CHALLENGE: Print the full listing exactly.

STORED ROWS:
◆ ◆ ◆ ◆

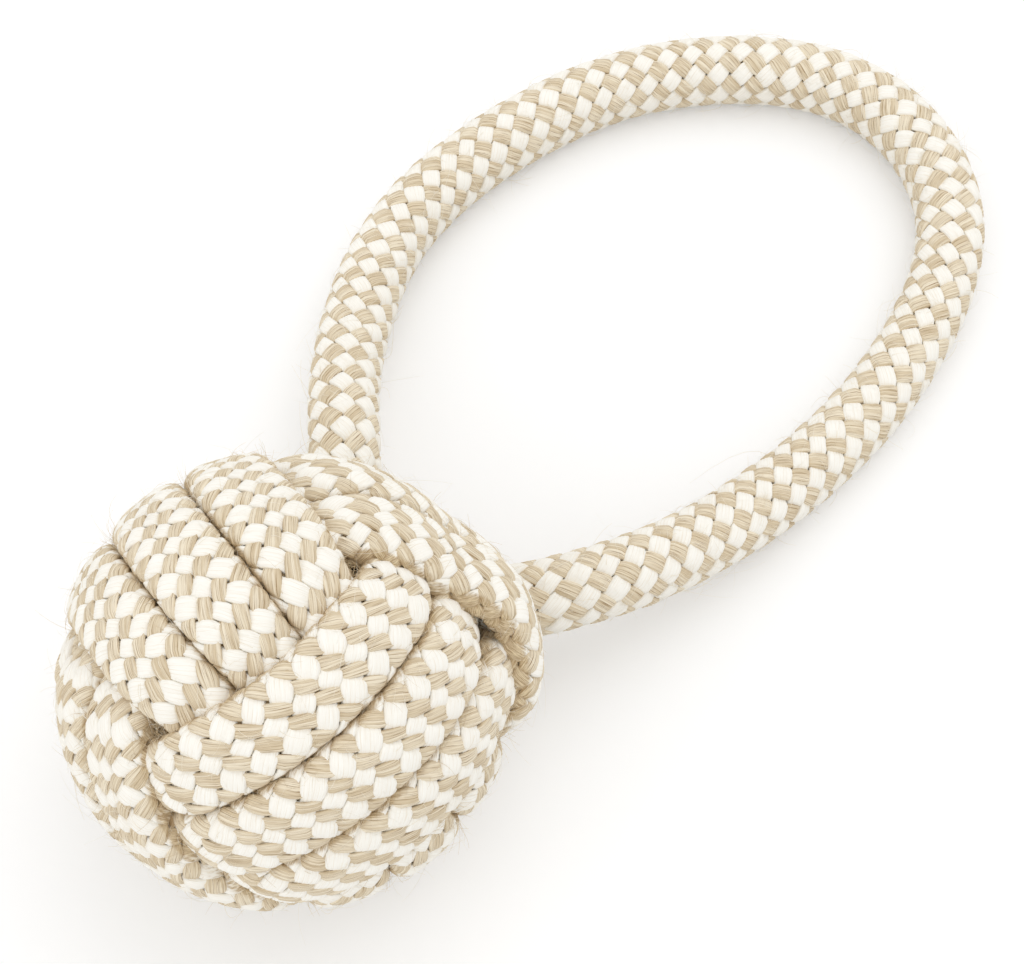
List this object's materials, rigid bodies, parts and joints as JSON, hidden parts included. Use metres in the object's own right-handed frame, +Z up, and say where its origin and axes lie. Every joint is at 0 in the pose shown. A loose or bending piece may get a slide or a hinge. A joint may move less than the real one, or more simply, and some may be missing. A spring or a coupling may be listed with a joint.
{
  "type": "rope dog toy",
  "caption": "Braided rope dog toy: one rope wound into a tight ball of interlocked turns, with the rest of it led out as a stiff handle loop for tugging and throwing.",
  "frame": {"origin": "on the floor, below the middle of the whole toy", "axes": "+Z up, +X from the ball towards the far end of the handle loop, +Y to the left of that"},
  "size_m": [0.1982, 0.095, 0.0688],
  "materials": {
    "braided_rope": "diamond braid of cream cotton strands one way and tan hemp strands the other way, matt, with stray fibres",
    "rope_core": "the same rope rolled up tight, matt and in shade"
  },
  "bodies": {
    "ball": {"first_turns": "braided_rope", "second_turns": "braided_rope", "third_turns": "braided_rope", "rolled_tail": "rope_core", "left_leg": "braided_rope", "right_leg": "braided_rope"},
    "handle": {"handle_loop": "braided_rope"}
  },
  "joints": [
    {"name": "handle_swing", "type": "hinge", "parent": "ball", "child": "handle", "pos_m": [-0.02237, -0.00482, 0.0158], "axis": [0, -1, 0], "range_deg": [0, 75]}
  ]
}
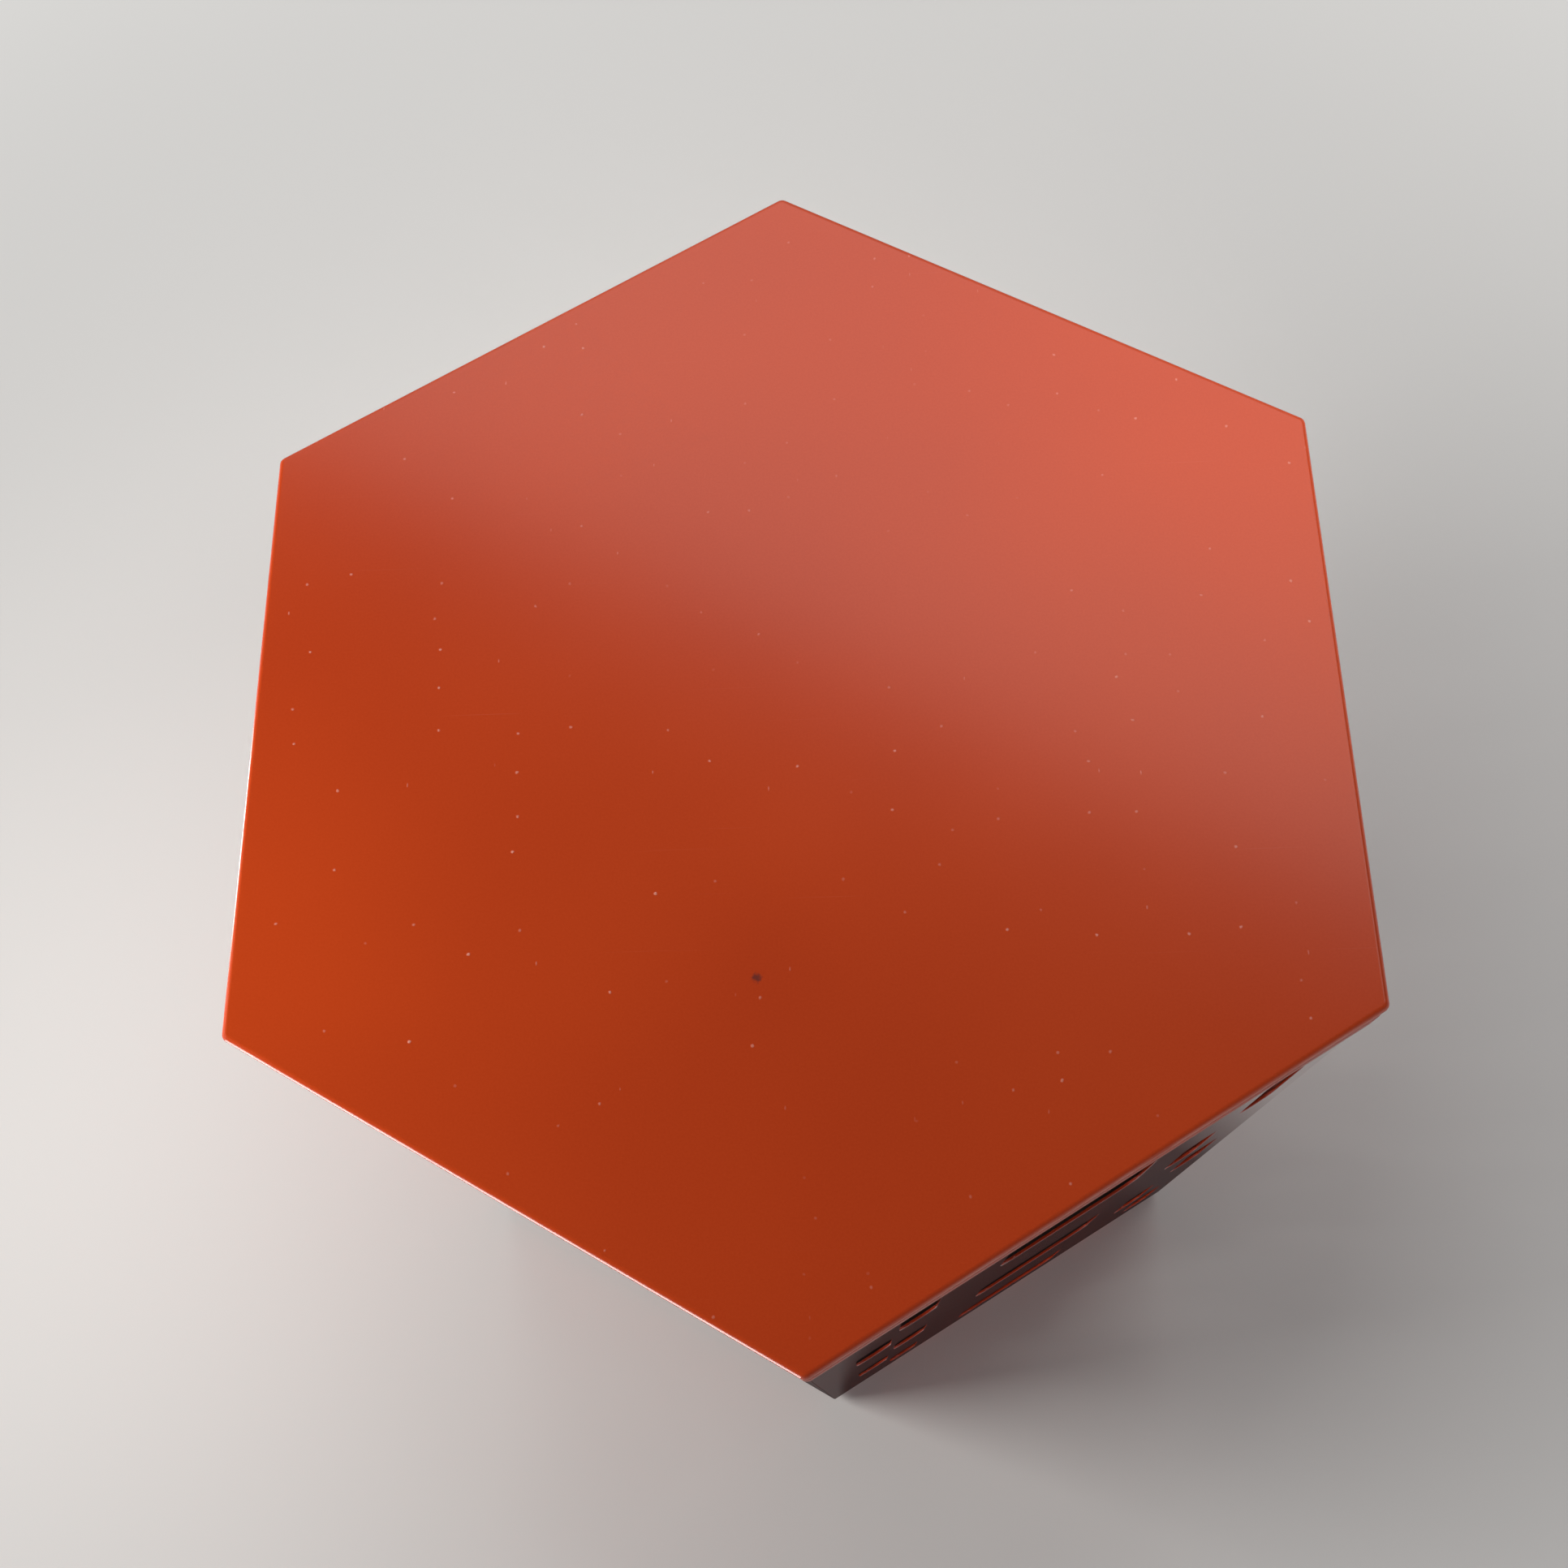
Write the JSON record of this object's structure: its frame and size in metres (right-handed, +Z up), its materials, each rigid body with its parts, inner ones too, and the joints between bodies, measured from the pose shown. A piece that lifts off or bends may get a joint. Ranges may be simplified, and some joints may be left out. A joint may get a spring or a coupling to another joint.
{
  "type": "practice pad",
  "caption": "Free-standing hexagonal practice pad: a satin playing sheet on damping rubber and board, which lifts off a hollow six-sided stand of pierced sheet metal.",
  "frame": {"origin": "centre of the footprint, on the floor", "axes": "+Z up; flat sides face +X and -X, corners point to +Y and -Y"},
  "size_m": [0.3556, 0.4098, 0.44],
  "materials": {
    "playing_sheet": "satin red-orange",
    "damping_rubber": "matt black",
    "painted_board": "satin red-orange paint",
    "block_wood": "bare birch",
    "base_board": "black-stained fibreboard",
    "panel_paint": "gloss red-orange lacquer",
    "frame_paint": "red-orange primer coat",
    "felt": "dark grey felt",
    "screw_steel": "zinc plated",
    "insert_brass": "turned brass",
    "foot_rubber": "matt black"
  },
  "bodies": {
    "stand": {"base_board": "base_board", "base_inserts": "insert_brass", "bottom_ring": "frame_paint", "corner_angle_1": "frame_paint", "corner_angle_2": "frame_paint", "corner_angle_3": "frame_paint", "corner_angle_4": "frame_paint", "corner_angle_5": "frame_paint", "corner_angle_6": "frame_paint", "felt_strips": "felt", "foot_1": "foot_rubber", "foot_2": "foot_rubber", "foot_3": "foot_rubber", "foot_4": "foot_rubber", "foot_5": "foot_rubber", "foot_6": "foot_rubber", "foot_screws": "screw_steel", "foot_washers": "screw_steel", "side_panel_1": "panel_paint", "side_panel_2": "panel_paint", "side_panel_3": "panel_paint", "side_panel_4": "panel_paint", "side_panel_5": "panel_paint", "side_panel_6": "panel_paint", "top_ring": "frame_paint"},
    "pad": {"playing_surface": "playing_sheet", "damping_rubber": "damping_rubber", "pad_board": "painted_board", "locating_block_1": "block_wood", "locating_block_2": "block_wood", "locating_block_3": "block_wood", "block_screws": "screw_steel"}
  },
  "joints": [
    {"name": "pad_lift", "type": "slide", "parent": "stand", "child": "pad", "axis": [0, 0, 1], "range_m": [0, 0.08]}
  ]
}
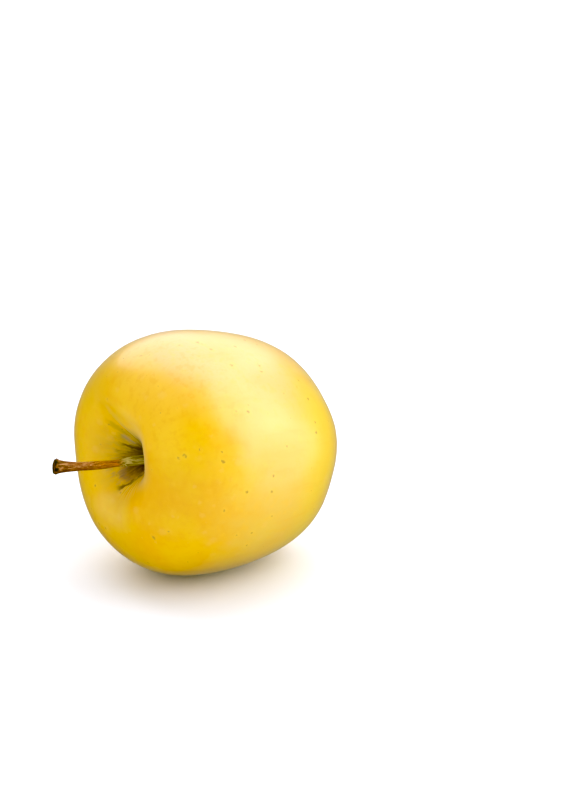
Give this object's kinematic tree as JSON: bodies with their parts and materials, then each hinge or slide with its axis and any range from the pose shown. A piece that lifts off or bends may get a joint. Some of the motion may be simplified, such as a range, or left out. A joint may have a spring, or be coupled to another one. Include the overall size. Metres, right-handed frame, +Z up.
{
  "type": "apple",
  "caption": "Ripe yellow apple lying on its side, with a slender stem in a deep cavity and dried sepals in the blossom basin.",
  "frame": {"origin": "centre of the small flat resting spot on the lower cheek, at floor level", "axes": "+Z up from the floor; -X towards the stem and +X towards the blossom end, seen from above; +Y completes a right-handed set"},
  "size_m": [0.0924, 0.073, 0.075],
  "materials": {
    "skin": "satin",
    "stem_bark": "satin",
    "dried_flower": "matte"
  },
  "bodies": {
    "root": {"fruit": "skin", "stem": "stem_bark", "sepal_1": "dried_flower", "sepal_2": "dried_flower", "sepal_3": "dried_flower", "sepal_4": "dried_flower", "sepal_5": "dried_flower", "stamens": "dried_flower"}
  },
  "joints": []
}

◆ ◆ ◆ ◆

TASK ANSWER:
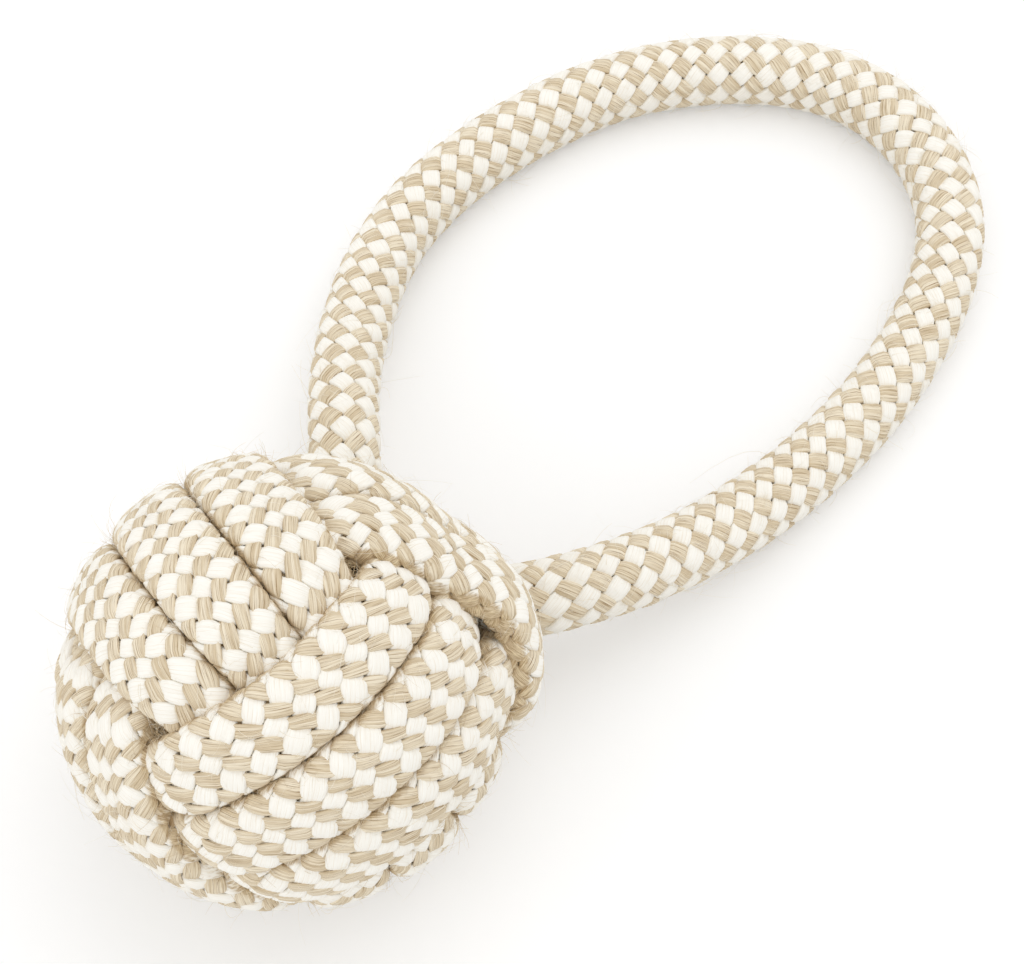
List this object's materials, rigid bodies, parts and joints as JSON, hidden parts included. Use metres in the object's own right-handed frame, +Z up, and say where its origin and axes lie. Every joint is at 0 in the pose shown. A loose or bending piece may get a slide or a hinge. A joint may move less than the real one, or more simply, and some may be missing. A spring or a coupling may be listed with a joint.
{
  "type": "rope dog toy",
  "caption": "Braided rope dog toy: one rope wound into a tight ball of interlocked turns, with the rest of it led out as a stiff handle loop for tugging and throwing.",
  "frame": {"origin": "on the floor, below the middle of the whole toy", "axes": "+Z up, +X from the ball towards the far end of the handle loop, +Y to the left of that"},
  "size_m": [0.1982, 0.095, 0.0688],
  "materials": {
    "braided_rope": "diamond braid of cream cotton strands one way and tan hemp strands the other way, matt, with stray fibres",
    "rope_core": "the same rope rolled up tight, matt and in shade"
  },
  "bodies": {
    "ball": {"first_turns": "braided_rope", "second_turns": "braided_rope", "third_turns": "braided_rope", "rolled_tail": "rope_core", "left_leg": "braided_rope", "right_leg": "braided_rope"},
    "handle": {"handle_loop": "braided_rope"}
  },
  "joints": [
    {"name": "handle_swing", "type": "hinge", "parent": "ball", "child": "handle", "pos_m": [-0.02237, -0.00482, 0.0158], "axis": [0, -1, 0], "range_deg": [0, 75]}
  ]
}
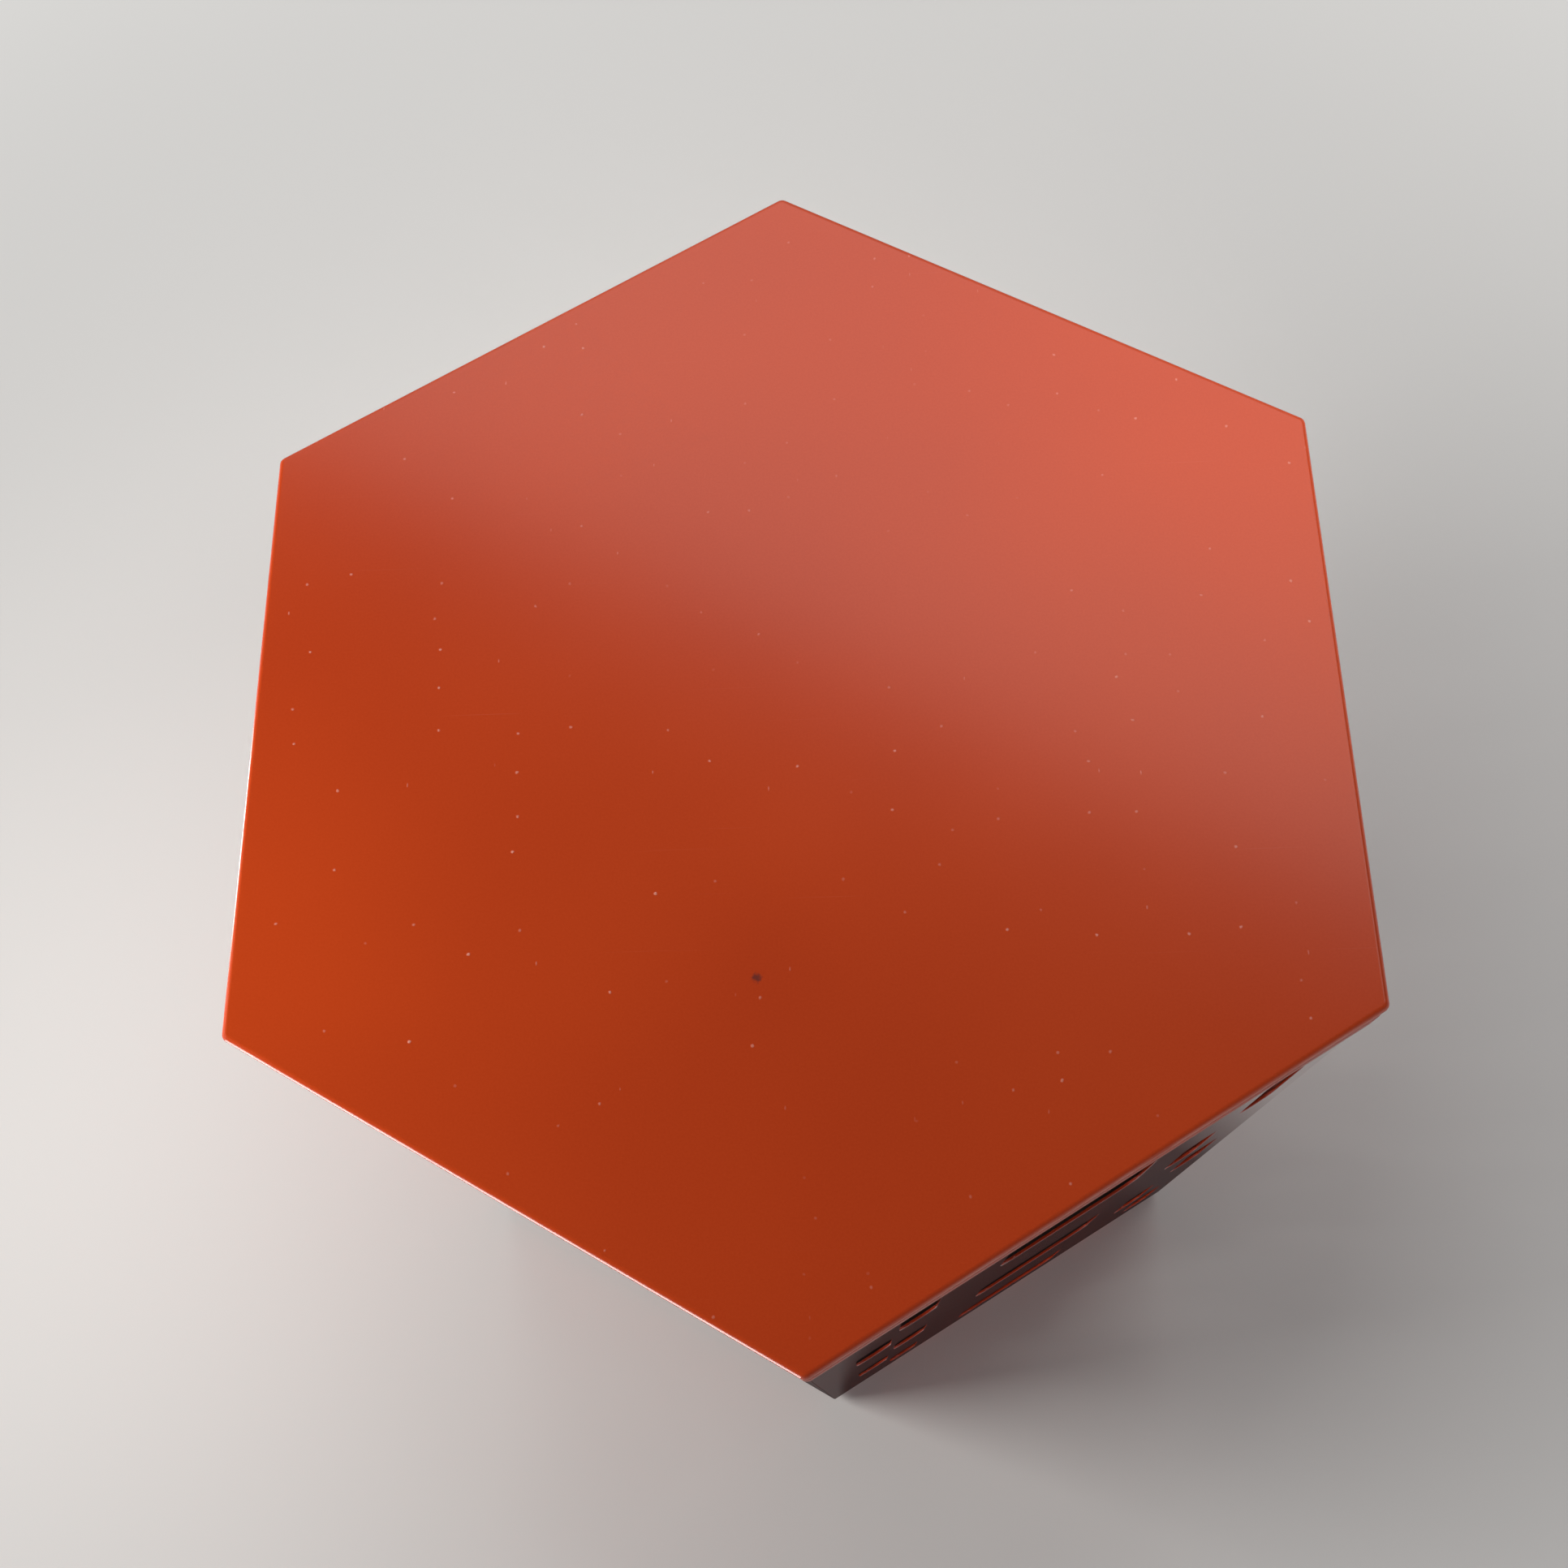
Write the JSON record of this object's structure: its frame and size in metres (right-handed, +Z up), its materials, each rigid body with its parts, inner ones too, and the joints between bodies, measured from the pose shown. A piece that lifts off or bends may get a joint. Ranges may be simplified, and some joints may be left out. A joint may get a spring or a coupling to another joint.
{
  "type": "practice pad",
  "caption": "Free-standing hexagonal practice pad: a satin playing sheet on damping rubber and board, which lifts off a hollow six-sided stand of pierced sheet metal.",
  "frame": {"origin": "centre of the footprint, on the floor", "axes": "+Z up; flat sides face +X and -X, corners point to +Y and -Y"},
  "size_m": [0.3556, 0.4098, 0.44],
  "materials": {
    "playing_sheet": "satin red-orange",
    "damping_rubber": "matt black",
    "painted_board": "satin red-orange paint",
    "block_wood": "bare birch",
    "base_board": "black-stained fibreboard",
    "panel_paint": "gloss red-orange lacquer",
    "frame_paint": "red-orange primer coat",
    "felt": "dark grey felt",
    "screw_steel": "zinc plated",
    "insert_brass": "turned brass",
    "foot_rubber": "matt black"
  },
  "bodies": {
    "stand": {"base_board": "base_board", "base_inserts": "insert_brass", "bottom_ring": "frame_paint", "corner_angle_1": "frame_paint", "corner_angle_2": "frame_paint", "corner_angle_3": "frame_paint", "corner_angle_4": "frame_paint", "corner_angle_5": "frame_paint", "corner_angle_6": "frame_paint", "felt_strips": "felt", "foot_1": "foot_rubber", "foot_2": "foot_rubber", "foot_3": "foot_rubber", "foot_4": "foot_rubber", "foot_5": "foot_rubber", "foot_6": "foot_rubber", "foot_screws": "screw_steel", "foot_washers": "screw_steel", "side_panel_1": "panel_paint", "side_panel_2": "panel_paint", "side_panel_3": "panel_paint", "side_panel_4": "panel_paint", "side_panel_5": "panel_paint", "side_panel_6": "panel_paint", "top_ring": "frame_paint"},
    "pad": {"playing_surface": "playing_sheet", "damping_rubber": "damping_rubber", "pad_board": "painted_board", "locating_block_1": "block_wood", "locating_block_2": "block_wood", "locating_block_3": "block_wood", "block_screws": "screw_steel"}
  },
  "joints": [
    {"name": "pad_lift", "type": "slide", "parent": "stand", "child": "pad", "axis": [0, 0, 1], "range_m": [0, 0.08]}
  ]
}
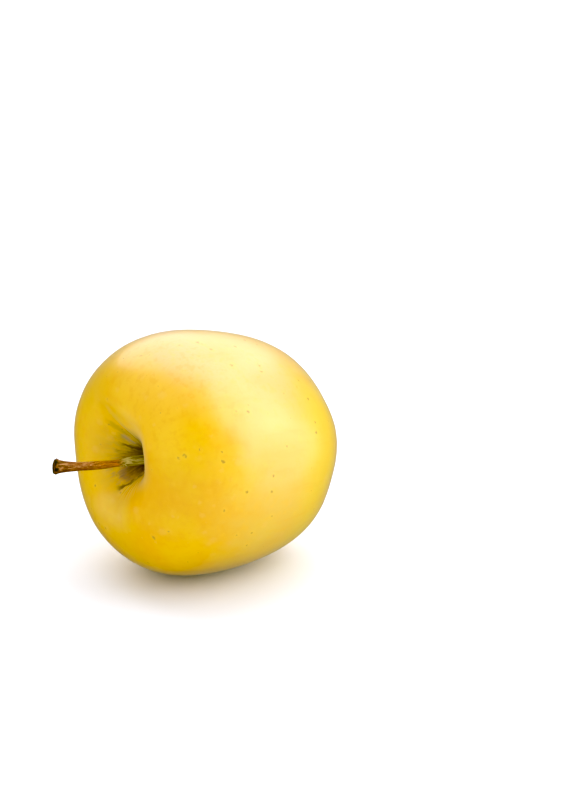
Give this object's kinematic tree as JSON: bodies with their parts and materials, then each hinge or slide with its axis and any range from the pose shown. A piece that lifts off or bends may get a joint. Some of the motion may be simplified, such as a range, or left out. A joint may have a spring, or be coupled to another one. Include the overall size. Metres, right-handed frame, +Z up.
{
  "type": "apple",
  "caption": "Ripe yellow apple lying on its side, with a slender stem in a deep cavity and dried sepals in the blossom basin.",
  "frame": {"origin": "centre of the small flat resting spot on the lower cheek, at floor level", "axes": "+Z up from the floor; -X towards the stem and +X towards the blossom end, seen from above; +Y completes a right-handed set"},
  "size_m": [0.0924, 0.073, 0.075],
  "materials": {
    "skin": "satin",
    "stem_bark": "satin",
    "dried_flower": "matte"
  },
  "bodies": {
    "root": {"fruit": "skin", "stem": "stem_bark", "sepal_1": "dried_flower", "sepal_2": "dried_flower", "sepal_3": "dried_flower", "sepal_4": "dried_flower", "sepal_5": "dried_flower", "stamens": "dried_flower"}
  },
  "joints": []
}